Regardless of the schema selected to assess national power, all possible instruments need to be efficient and effective in order to give government options to meet challenges. Carr’s original concept forms the core of all national power elements; however, contemporary society requires greater attention on areas that are not explicitly addressed by Carr. The modified schema, DIME SEL, has Carr’s categories at its core while adding contemporary assets. This schema enhances DIME for today’s world and provides a superior way to describe the nation’s power to those learning that the government can call upon more assets than just the agency they work for.

Pilot Officer Konstantin Khomko is an officer in the Royal Australian Air Force with over 14 years of military service. He is attached to the Joint Doctrine Directorate of the Australian Defence Force Headquarters while completing tertiary studies in electrical engineering at the University of New South Wales. His professional interests include renewable energy and cyber security.

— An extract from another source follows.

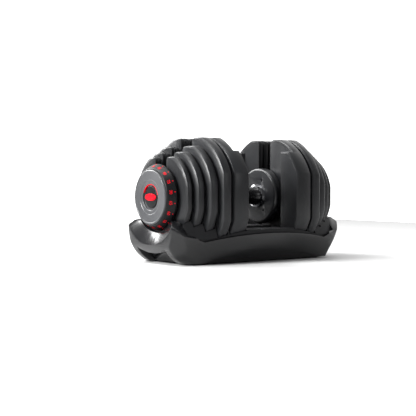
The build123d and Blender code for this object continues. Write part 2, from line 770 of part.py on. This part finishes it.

The views expressed are his alone and do not reflect the opinion of the Royal Australian Air Force, the Department of Defence, or the Australian Government.

[1] D.R. Worley, Orchestrating the Instruments of Power: A Critical Examination of the U.S. National Security System (Potomac Books, 2015)

[2] R.M. John, ‘All Elements of National Power’: Re-Organizing the Interagency Structure and Process for Victory in the Long War,’ Strategic Insights, 5:6 (2006).

[3] D. Jablonsky, ‘National Power’ in J.Boone Bartholomees, Jr. (ed.), U.S. Army War College Guide to National

Security Policy and Strategy (Carlisle, PA: US Army War College, 2004).

[4] C.W. Mastapeter, ‘The instruments of national power: achieving the strategic advantage in a changing world’ (MA Thesis, US Naval Postgraduate School, 2008).

[5] UNICEF, ‘SWOT and PESTEL,’ 14 Sep 2015.